━━━━━ Given information

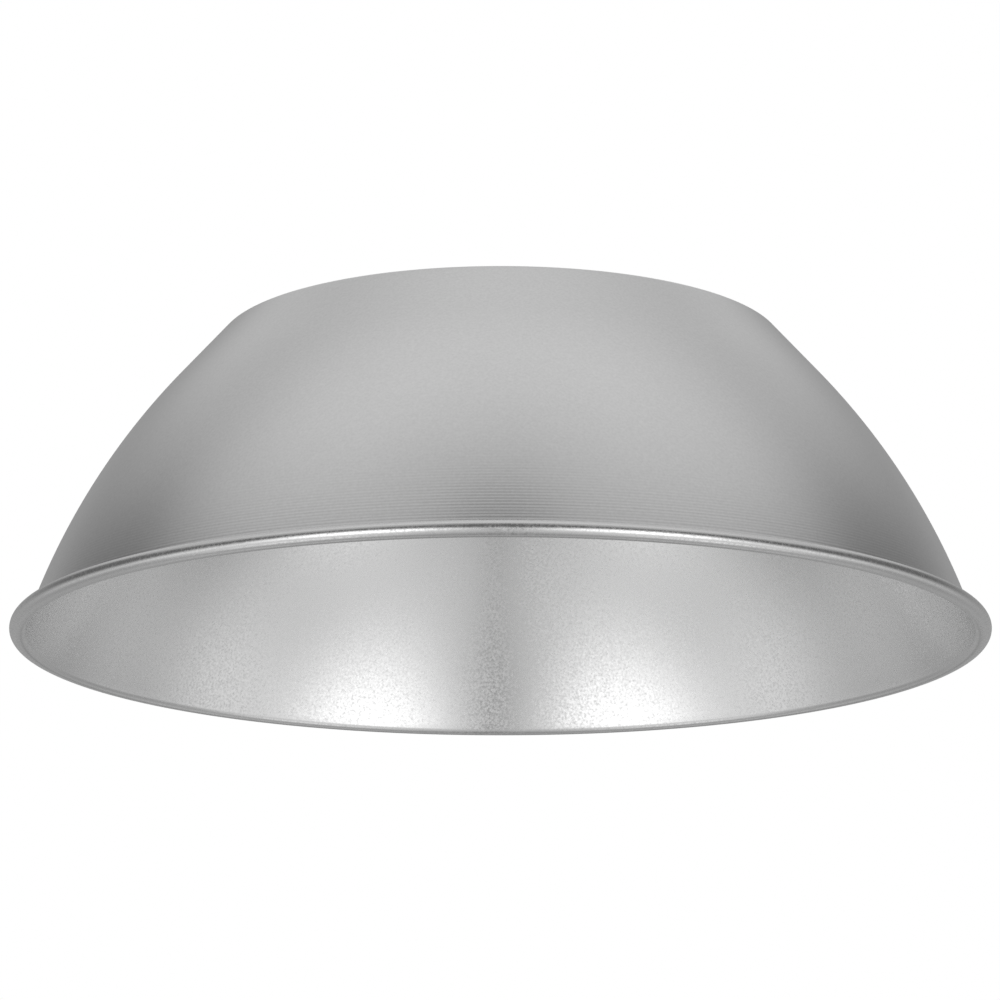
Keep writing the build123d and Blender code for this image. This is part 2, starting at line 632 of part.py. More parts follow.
def earth_wire():
    """From the third pole, a quarter turn and down into the lug's barrel."""
    mouth_x = EARTH_X - LUG_BARREL_END
    mouth = (mouth_x, EARTH_Y, LUG_BARREL_Z)
    end = (POLE_PITCH, BLOCK_FACE_Y, POLE_Z)
    crimped = rod_x(WIRE_R, mouth_x, mouth_x + LUG_BARREL_L - WIRE_R, EARTH_Y, LUG_BARREL_Z)
    return insulated(curve(mouth, (-EARTH_LUG_PULL, 0, 0), end, (0, EARTH_BLOCK_PULL, 0))) + crimped


def wire_ferrules():
    """Crimped pins on the leads' ends: three in the block, two under the lampholder's screws."""
    pins = [rod_y(PIN_R, BLOCK_FACE_Y - PIN_LENGTH, BLOCK_FACE_Y, x, POLE_Z) for x, y in pole_spots()]
    pins.append(rod_x(PIN_R, -PIN_EXIT_X, PIN_LENGTH - PIN_EXIT_X, -PIN_Y, PIN_Z))
    pins.append(rod_x(PIN_R, PIN_EXIT_X - PIN_LENGTH, PIN_EXIT_X, PIN_Y, PIN_Z))
    return Compound(children=pins)


def earth_lug():
    """Ring lug on the plate with a crimp barrel that points at the wiring block."""
    mouth_x = -LUG_BARREL_END
    barrel_end_x = mouth_x + LUG_BARREL_L
    barrel_z = LUG_BARREL_Z - PLATE_TOP_Z
    lug = rod(LUG_R, 0, LUG_T)
    lug += slab((barrel_end_x - OVERLAP, -LUG_BARREL_R, 0), (0, LUG_BARREL_R, LUG_T))
    lug += rod_x(LUG_BARREL_R, mouth_x, barrel_end_x, 0, barrel_z)
    lug -= rod_x(LUG_BARREL_BORE_R, mouth_x, barrel_end_x - LUG_T, 0, barrel_z)
    return Pos(EARTH_X, EARTH_Y, PLATE_TOP_Z) * (lug - rod(M4_R + HOLE_GAP, 0, LUG_T))


# ---- Cover ----
def cover_plan(inset, low_z, high_z):
    """A prism of the cover's D-shaped plan, inset from its outside."""
    prism = rod(COVER_R - inset, low_z, high_z)
    return prism & slab((-COVER_R, -COVER_R, low_z), (COVER_R, COVER_FLAT_Y - inset, high_z))


def cover_form(inset):
    """The cover's outside as a solid, or its inside when inset by the sheet's thickness."""
    dome_h = COVER_TOP_Z - COVER_WALL_TOP_Z
    dome_r = (COVER_R**2 + dome_h**2) / (2 * dome_h)
    dome = Pos(0, 0, COVER_TOP_Z - dome_r) * Sphere(dome_r - inset)
    form = cover_plan(inset, COVER_FOOT_Z, COVER_TOP_Z) & dome
    rim_edges = form.edges().filter_by(lambda edge: edge.center().Z > COVER_WALL_TOP_Z - COVER_CORNER_R)
    return fillet(rim_edges, COVER_CORNER_R - inset)


def terminal_cover():
    """Drawn steel cap: domed top, round wall with one flat for the gland, and a foot flange."""
    foot_top_z = COVER_FOOT_Z + COVER_T
    foot = rod(COVER_FLANGE_R, COVER_FOOT_Z, foot_top_z) - cover_plan(COVER_T, COVER_FOOT_Z, foot_top_z)
    cap = cover_form(0) - cover_form(COVER_T) + foot
    cap -= drilled(cover_screw_spots(), M4_R + HOLE_GAP, COVER_FOOT_Z, foot_top_z)
    return cap - rod_y(GLAND_THREAD_R + HOLE_GAP, COVER_FLAT_Y - 2 * COVER_T, COVER_FLAT_Y, 0, GLAND_Z)


def cover_gasket():
    gasket = rod(COVER_FLANGE_R, PLATE_TOP_Z, COVER_FOOT_Z) - cover_plan(COVER_T, PLATE_TOP_Z, COVER_FOOT_Z)
    return gasket - drilled(cover_screw_spots(), M4_R + HOLE_GAP, PLATE_TOP_Z, COVER_FOOT_Z)


# ---- Cable gland, drawn along Z with Z = 0 on the cover's flat, then laid along +Y ----
def on_cover_flat(shape):
    return Pos(0, COVER_FLAT_Y, GLAND_Z) * Rot(-90, 0, 0) * shape


def gland_body():
    """Hexagon with a thread each side, a cable bore and a pocket for the seal."""
    body = hex_prism(GLAND_HEX_AF, 0, GLAND_HEX_H)
    body += rod(GLAND_THREAD_R, -GLAND_THREAD_L, 0) + rod(GLAND_NECK_R, GLAND_HEX_H, GLAND_NECK_END)
    body -= rod(GLAND_BORE_R, -GLAND_THREAD_L, GLAND_NECK_END)
    return on_cover_flat(body - rod(GLAND_POCKET_R, GLAND_POCKET_START, GLAND_NECK_END))


def gland_locknut():
    locknut = nut(GLAND_THREAD_R + THREAD_GAP, LOCKNUT_AF, LOCKNUT_H)
    return on_cover_flat(Pos(0, 0, -COVER_T - LOCKNUT_H) * locknut)


def gland_seal():
    return on_cover_flat(ring(GLAND_POCKET_R - THREAD_GAP, SEAL_BORE_R, GLAND_POCKET_START, SEAL_END))


def gland_nut():
    """Hexagon with a tapered nose that closes on the seal."""
    skirt = hex_prism(GLAND_HEX_AF, GLAND_NUT_START, GLAND_NUT_HEX_END)
    root_r = GLAND_HEX_AF / 2 - GLAND_NOSE_STEP
    root_z = GLAND_NUT_HEX_END - OVERLAP
    nose_outline = [(0, root_z), (root_r, root_z), (root_r, GLAND_NUT_HEX_END)]
    nose = turned(nose_outline + [(GLAND_NUT_TIP_R, GLAND_NUT_END), (0, GLAND_NUT_END)])
    hollow = rod(GLAND_NECK_R + THREAD_GAP, GLAND_NUT_START, SEAL_END)
    return on_cover_flat(skirt + nose - hollow - rod(GLAND_BORE_R, GLAND_NUT_START, GLAND_NUT_END))


# ---- Bail ----
def bail_path():
    """Centreline of the right half of the bail in its own plane: X across, Y away from the pivot axis."""
    centre = (0, BAIL_END_BEND_R)
    eye_centre = (0, BAIL_END_BEND_R + BAIL_EYE_CENTRE)
    blend_reach = BAIL_R + BAIL_EYE_BLEND_R
    eye_reach = BAIL_EYE_R + BAIL_EYE_BLEND_R

    # The blend's centre closes a triangle with the centres of the bail and of its eye.
    at_bail = acos((BAIL_EYE_CENTRE**2 + blend_reach**2 - eye_reach**2) / (2 * BAIL_EYE_CENTRE * blend_reach))
    at_eye = asin(blend_reach * sin(at_bail) / eye_reach)
    bail_end = 90 - degrees(at_bail)
    eye_start = 90 - degrees(at_eye)
    blend_centre = on_circle(centre, blend_reach, bail_end)

    leg = Line((BAIL_END_X, 0), (BAIL_R - BAIL_END_BEND_R, 0))
    corner = CenterArc((BAIL_R - BAIL_END_BEND_R, BAIL_END_BEND_R), BAIL_END_BEND_R, -90, 90)
    bow = CenterArc(centre, BAIL_R, 0, bail_end)
    blend = CenterArc(blend_centre, BAIL_EYE_BLEND_R, 180 + bail_end, eye_start - bail_end)
    eye = CenterArc(eye_centre, BAIL_EYE_R, eye_start, 90 - eye_start)
    return [leg, corner, bow, blend, eye]


def bail():
    """Round wire bent to a half circle, with an eye at its middle and both ends turned in to the ears."""
    right = bail_path()
    path = Wire(right + mirror(right, about=Plane.YZ).edges())
    section = Plane(origin=path @ 0, z_dir=path % 0) * Circle(BAIL_WIRE_R)
    reach = BAIL_END_BEND_R + BAIL_EYE_CENTRE + BAIL_EYE_R
    drop = PIVOT_Z - SHADE_H - BAIL_WIRE_R - REST_GAP
    return Pos(0, 0, PIVOT_Z) * Rot(-degrees(asin(drop / reach)), 0, 0) * sweep(section, path)


def bail_retainers():
    """Push-on rings that stop the bail's ends from springing out of the ears."""
    push_ring = Rot(0, 90, 0) * ring(RETAINER_R, BAIL_WIRE_R, 0, RETAINER_T)
    right = Pos(RETAINER_X, 0, PIVOT_Z) * push_ring
    left = Pos(-RETAINER_X - RETAINER_T, 0, PIVOT_Z) * push_ring
    return Compound(children=[left, right])


def bail_ear_right():
    """Bent steel ear: a riveted foot and a round-topped upright with the pivot hole."""
    half_t = EAR_T / 2
    corners = [(EAR_FOOT_X, PLATE_TOP_Z + half_t), (EAR_X + half_t, PLATE_TOP_Z + half_t)]
    ear = folded_strip(corners + [(EAR_X + half_t, PIVOT_Z + EAR_W / 2)], EAR_T, EAR_W)
    ear = fillet(ear.edges().filter_by(Axis.X).group_by(Axis.Z)[-1], EAR_W / 2 - THREAD_GAP)
    ear = fillet(ear.edges().filter_by(Axis.Z).group_by(Axis.X)[0], EAR_FOOT_CORNER_R)
    right_spots = [spot for spot in ear_rivet_spots() if spot[0] > 0]
    ear -= drilled(right_spots, RIVET_R, PLATE_TOP_Z, PLATE_TOP_Z + EAR_T)
    return ear - rod_x(BAIL_WIRE_R + RUN_GAP, EAR_X, EAR_X + EAR_T, 0, PIVOT_Z)


def ear_rivets():
    return placed(rivet(EAR_T + PLATE_T), ear_rivet_spots(), PLATE_TOP_Z + EAR_T)


def all_parts():
    """Every sub-part by the name of its file."""
    right_ear = bail_ear_right()
    return {
        "reflector_shade": reflector_shade(),
        "mounting_plate": mounting_plate(),
        "shade_screws": m4_screws(shade_screw_spots(), SHADE_H + WASHER_T),
        "shade_washers": shade_washers(),
        "shade_nuts": m4_nuts(shade_screw_spots()),
        "lampholder_bracket": lampholder_bracket(),
        "bracket_rivets": bracket_rivets(),
        "lampholder_body": lampholder_body(),
        "lampholder_base": lampholder_base(),
        "screw_shell": screw_shell(),
        "shell_screws": shell_screws(),
        "contact_plunger": contact_plunger(),
        "contact_spring": contact_spring(),
        "phase_terminal": phase_terminal(),
        "neutral_terminal": neutral_terminal(),
        "holder_terminal_screws": holder_terminal_screws(),
        "holder_screws": holder_screws(),
        "terminal_block": terminal_block(),
        "block_clamps": block_clamps(),
        "block_clamp_screws": block_clamp_screws(),
        "block_screws": block_screws(),
        "block_nuts": block_nuts(),
        "phase_wire": phase_wire(),
        "neutral_wire": neutral_wire(),
        "earth_wire": earth_wire(),
        "wire_ferrules": wire_ferrules(),
        "earth_lug": earth_lug(),
        "earth_screw": m4_screws([(EARTH_X, EARTH_Y)], PLATE_TOP_Z + LUG_T),
        "earth_nut": m4_nuts([(EARTH_X, EARTH_Y)]),
        "terminal_cover": terminal_cover(),
        "cover_gasket": cover_gasket(),
        "cover_screws": m4_screws(cover_screw_spots(), COVER_FOOT_Z + COVER_T),
        "cover_nuts": m4_nuts(cover_screw_spots()),
        "gland_body": gland_body(),
        "gland_locknut": gland_locknut(),
        "gland_seal": gland_seal(),
        "gland_nut": gland_nut(),
        "bail": bail(),
        "bail_retainers": bail_retainers(),
        "bail_ear_left": mirror(right_ear, Plane.YZ),
        "bail_ear_right": right_ear,
        "ear_rivets": ear_rivets(),
    }


if __name__ == "__main__":
    os.makedirs("parts", exist_ok=True)
    for name, shape in all_parts().items():
        export_step(shape, f"parts/{name}.step")
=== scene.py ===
import json
import math

import bmesh
import bpy
from mathutils import Matrix, Vector


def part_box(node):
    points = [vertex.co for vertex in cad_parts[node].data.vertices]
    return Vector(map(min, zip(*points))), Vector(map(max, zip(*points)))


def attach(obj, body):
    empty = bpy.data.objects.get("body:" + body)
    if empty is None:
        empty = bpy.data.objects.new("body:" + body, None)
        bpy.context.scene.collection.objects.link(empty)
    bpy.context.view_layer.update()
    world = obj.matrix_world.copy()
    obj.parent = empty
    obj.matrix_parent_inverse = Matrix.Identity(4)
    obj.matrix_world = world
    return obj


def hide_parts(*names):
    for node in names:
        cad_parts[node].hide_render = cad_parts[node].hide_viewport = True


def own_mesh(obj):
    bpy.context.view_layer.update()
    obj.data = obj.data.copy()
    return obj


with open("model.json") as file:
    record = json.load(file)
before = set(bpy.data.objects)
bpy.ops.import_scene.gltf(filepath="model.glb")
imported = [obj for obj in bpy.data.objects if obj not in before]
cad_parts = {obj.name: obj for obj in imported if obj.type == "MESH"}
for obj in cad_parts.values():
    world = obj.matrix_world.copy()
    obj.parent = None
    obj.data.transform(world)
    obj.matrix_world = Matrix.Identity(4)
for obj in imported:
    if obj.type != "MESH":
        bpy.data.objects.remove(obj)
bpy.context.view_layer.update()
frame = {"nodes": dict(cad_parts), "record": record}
NODES = frame["nodes"]

# ---- Levels and radii of the shade, read from the frame ----
SHADE_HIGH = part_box("reflector_shade")[1]
RIM_R = SHADE_HIGH.x
CROWN_Z = SHADE_HIGH.z

# ---- Camera: below the rim, looking up into the dome ----
CAMERA_ELEVATION = -13.65  # degrees; negative is below the aim point
CAMERA_DISTANCE = 1.895
CAMERA_LENS = 161.4  # millimetres, as is the sensor's width
SENSOR_WIDTH = 36.0
CAMERA_SHIFT = -0.0005
AIM_HEIGHT = 0.0631
FLOOR_Z = -2.6
FLOOR_SIZE = 60.0
FLOOR_LIFT = 0.45  # glow of the floor, which keeps it pale under the dim sky

# ---- Studio: bands are (strength, where they start, where they are full), as parts of the unit sphere ----
CEILING = (0.36, 0.40, 0.72)
FLOOR_BOUNCE = (0.33, 0.44, 0.83)
ROOM_BEHIND = (0.37, 0.25, 1.0)
DARKEST = 0.13  # no direction is darker than this
# Softboxes stand in pairs left and right: azimuth from the camera's side, elevation, strength, sharpness.
# A negative strength is a dark card. A pair at azimuth 0 counts twice in one place.
SOFTBOXES = [
    (33, -14, 1.84, 15),  # key lights beside the camera, below the rim
    (28, -46, 0.15, 9),  # lower front fill
    (77, -20, 0.70, 14),  # side lights
    (114, -16, 0.41, 16),  # side lights, further back
    (71, -58, 0.45, 30),  # low fill
    (71, 64, 0.22, 9),  # overhead, left and right
    (0, -28, 0.05, 10),  # front fill below the camera
    (0, 90, 0.06, 11),  # overhead, centre
    (0, 42, -0.3, 90),  # dark card over the camera
    (109, 31, -0.09, 55),  # dark cards at the sides
    (92, 50, 0.04, 30),  # side lights, above
]
# The dark gap between the key lights: half width, depth, and where it starts and is full below the horizon.
CAMERA_GAP = (0.075, 0.31, 0.05, 0.25)

# ---- The sheet's profile, as in the CAD ----
SHEET_T = 0.001
CROWN_D = 0.237
CONE_ANGLE = 41.5
CONE_LENGTH = 0.031
WALL_ARC_R = 0.292
CROWN_BEND_R = 0.0025
RIM_ROLL_R = 0.0032
ROLL_END_ANGLE = 165.0
FLANGE_BORE_D = 0.2
SHADE_SCREWS = 6
SHADE_SCREW_R = 0.1055
HOLE_R = 0.00225
HOLE_SIDES = 32
FLANGE_STEPS = 6
BEND_STEPS = 8
CONE_STEPS = 12
WALL_STEPS = 48
RIM_STEPS = 10
ROLL_STEPS = 40
SHADE_SEGMENTS = 720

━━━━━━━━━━

_Stated goal_
Give again, word for word, the lines of the listing, starting at its first line and ending with the line containing "0))) + crimped".

_Exercise response_
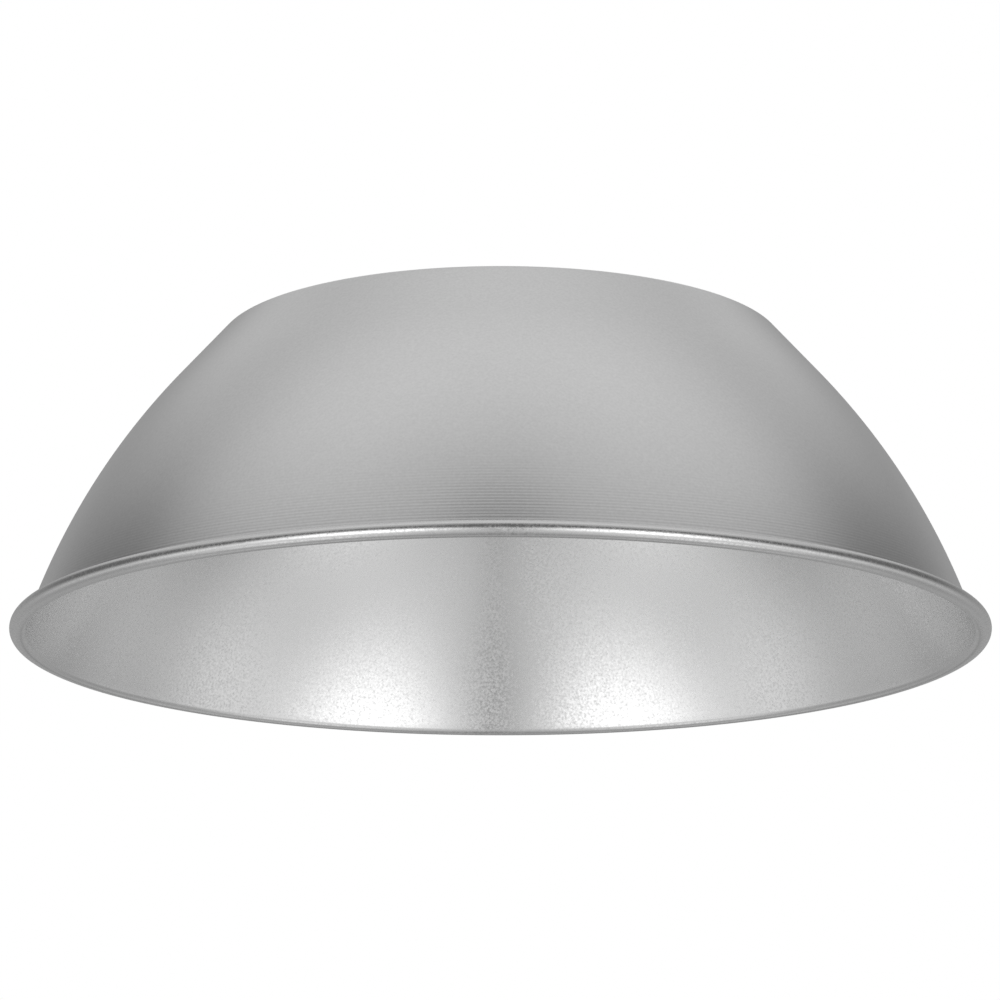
Keep writing the build123d and Blender code for this image. This is part 2, starting at line 632 of part.py. More parts follow.
def earth_wire():
    """From the third pole, a quarter turn and down into the lug's barrel."""
    mouth_x = EARTH_X - LUG_BARREL_END
    mouth = (mouth_x, EARTH_Y, LUG_BARREL_Z)
    end = (POLE_PITCH, BLOCK_FACE_Y, POLE_Z)
    crimped = rod_x(WIRE_R, mouth_x, mouth_x + LUG_BARREL_L - WIRE_R, EARTH_Y, LUG_BARREL_Z)
    return insulated(curve(mouth, (-EARTH_LUG_PULL, 0, 0), end, (0, EARTH_BLOCK_PULL, 0))) + crimped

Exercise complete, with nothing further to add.